▶ **Collected data**:
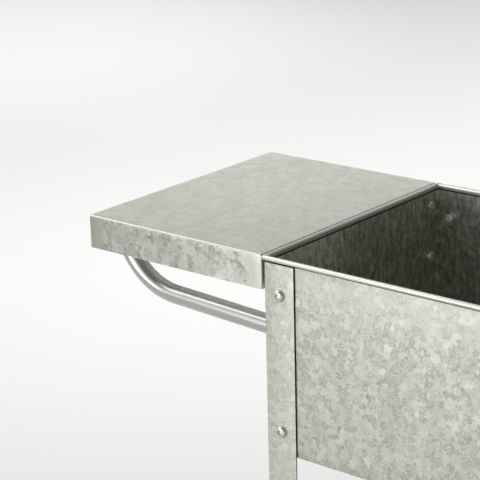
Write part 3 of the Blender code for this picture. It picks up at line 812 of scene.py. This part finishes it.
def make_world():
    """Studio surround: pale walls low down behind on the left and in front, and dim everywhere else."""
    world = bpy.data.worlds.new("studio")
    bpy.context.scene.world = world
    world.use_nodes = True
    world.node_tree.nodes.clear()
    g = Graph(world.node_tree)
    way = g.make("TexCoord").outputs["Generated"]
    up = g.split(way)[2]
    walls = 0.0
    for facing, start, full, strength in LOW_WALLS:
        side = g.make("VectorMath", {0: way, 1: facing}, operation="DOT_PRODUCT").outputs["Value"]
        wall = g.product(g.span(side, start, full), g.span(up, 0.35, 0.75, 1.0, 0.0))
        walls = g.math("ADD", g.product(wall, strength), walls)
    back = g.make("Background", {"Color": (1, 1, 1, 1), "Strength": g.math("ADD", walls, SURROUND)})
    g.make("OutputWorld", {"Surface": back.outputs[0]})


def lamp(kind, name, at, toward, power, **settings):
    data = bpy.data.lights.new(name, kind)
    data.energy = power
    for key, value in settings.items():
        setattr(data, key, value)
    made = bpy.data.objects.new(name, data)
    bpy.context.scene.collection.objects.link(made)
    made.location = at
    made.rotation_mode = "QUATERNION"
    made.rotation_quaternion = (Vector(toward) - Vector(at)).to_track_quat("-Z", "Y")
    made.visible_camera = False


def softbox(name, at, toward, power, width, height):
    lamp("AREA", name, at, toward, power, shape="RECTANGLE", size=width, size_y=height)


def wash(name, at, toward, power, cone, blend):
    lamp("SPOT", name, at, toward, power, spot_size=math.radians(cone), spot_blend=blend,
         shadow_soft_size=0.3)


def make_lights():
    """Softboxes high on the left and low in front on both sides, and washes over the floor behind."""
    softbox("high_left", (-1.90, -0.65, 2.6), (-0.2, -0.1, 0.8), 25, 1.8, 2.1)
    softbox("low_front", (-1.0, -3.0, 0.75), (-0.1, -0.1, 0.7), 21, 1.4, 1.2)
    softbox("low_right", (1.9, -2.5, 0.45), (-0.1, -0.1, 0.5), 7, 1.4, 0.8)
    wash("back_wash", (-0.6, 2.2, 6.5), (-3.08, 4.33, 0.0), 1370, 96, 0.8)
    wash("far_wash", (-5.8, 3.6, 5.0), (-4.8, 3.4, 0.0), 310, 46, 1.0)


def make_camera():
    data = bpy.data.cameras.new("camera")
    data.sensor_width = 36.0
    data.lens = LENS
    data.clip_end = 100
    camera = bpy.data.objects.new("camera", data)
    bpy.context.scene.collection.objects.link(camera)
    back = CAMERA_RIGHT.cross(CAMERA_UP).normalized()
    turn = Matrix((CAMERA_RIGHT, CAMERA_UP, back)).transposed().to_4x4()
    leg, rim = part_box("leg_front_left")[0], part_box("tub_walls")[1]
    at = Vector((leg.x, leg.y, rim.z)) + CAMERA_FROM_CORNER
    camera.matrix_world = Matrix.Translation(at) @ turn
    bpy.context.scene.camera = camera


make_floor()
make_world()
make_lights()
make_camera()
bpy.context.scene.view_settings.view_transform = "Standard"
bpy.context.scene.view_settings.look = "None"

▶ **What you will do**: Make an exact copy of every line in the data.

▶ **Written solution**:
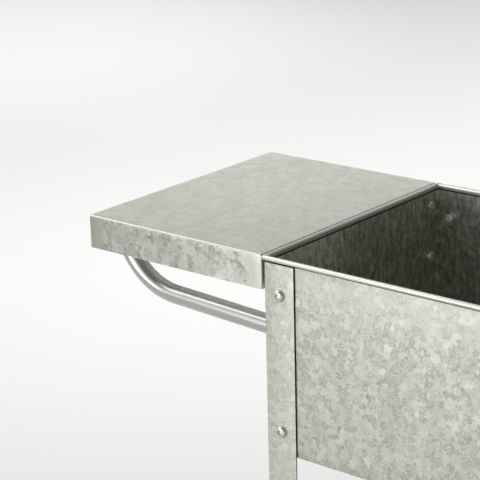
Write part 3 of the Blender code for this picture. It picks up at line 812 of scene.py. This part finishes it.
def make_world():
    """Studio surround: pale walls low down behind on the left and in front, and dim everywhere else."""
    world = bpy.data.worlds.new("studio")
    bpy.context.scene.world = world
    world.use_nodes = True
    world.node_tree.nodes.clear()
    g = Graph(world.node_tree)
    way = g.make("TexCoord").outputs["Generated"]
    up = g.split(way)[2]
    walls = 0.0
    for facing, start, full, strength in LOW_WALLS:
        side = g.make("VectorMath", {0: way, 1: facing}, operation="DOT_PRODUCT").outputs["Value"]
        wall = g.product(g.span(side, start, full), g.span(up, 0.35, 0.75, 1.0, 0.0))
        walls = g.math("ADD", g.product(wall, strength), walls)
    back = g.make("Background", {"Color": (1, 1, 1, 1), "Strength": g.math("ADD", walls, SURROUND)})
    g.make("OutputWorld", {"Surface": back.outputs[0]})


def lamp(kind, name, at, toward, power, **settings):
    data = bpy.data.lights.new(name, kind)
    data.energy = power
    for key, value in settings.items():
        setattr(data, key, value)
    made = bpy.data.objects.new(name, data)
    bpy.context.scene.collection.objects.link(made)
    made.location = at
    made.rotation_mode = "QUATERNION"
    made.rotation_quaternion = (Vector(toward) - Vector(at)).to_track_quat("-Z", "Y")
    made.visible_camera = False


def softbox(name, at, toward, power, width, height):
    lamp("AREA", name, at, toward, power, shape="RECTANGLE", size=width, size_y=height)


def wash(name, at, toward, power, cone, blend):
    lamp("SPOT", name, at, toward, power, spot_size=math.radians(cone), spot_blend=blend,
         shadow_soft_size=0.3)


def make_lights():
    """Softboxes high on the left and low in front on both sides, and washes over the floor behind."""
    softbox("high_left", (-1.90, -0.65, 2.6), (-0.2, -0.1, 0.8), 25, 1.8, 2.1)
    softbox("low_front", (-1.0, -3.0, 0.75), (-0.1, -0.1, 0.7), 21, 1.4, 1.2)
    softbox("low_right", (1.9, -2.5, 0.45), (-0.1, -0.1, 0.5), 7, 1.4, 0.8)
    wash("back_wash", (-0.6, 2.2, 6.5), (-3.08, 4.33, 0.0), 1370, 96, 0.8)
    wash("far_wash", (-5.8, 3.6, 5.0), (-4.8, 3.4, 0.0), 310, 46, 1.0)


def make_camera():
    data = bpy.data.cameras.new("camera")
    data.sensor_width = 36.0
    data.lens = LENS
    data.clip_end = 100
    camera = bpy.data.objects.new("camera", data)
    bpy.context.scene.collection.objects.link(camera)
    back = CAMERA_RIGHT.cross(CAMERA_UP).normalized()
    turn = Matrix((CAMERA_RIGHT, CAMERA_UP, back)).transposed().to_4x4()
    leg, rim = part_box("leg_front_left")[0], part_box("tub_walls")[1]
    at = Vector((leg.x, leg.y, rim.z)) + CAMERA_FROM_CORNER
    camera.matrix_world = Matrix.Translation(at) @ turn
    bpy.context.scene.camera = camera


make_floor()
make_world()
make_lights()
make_camera()
bpy.context.scene.view_settings.view_transform = "Standard"
bpy.context.scene.view_settings.look = "None"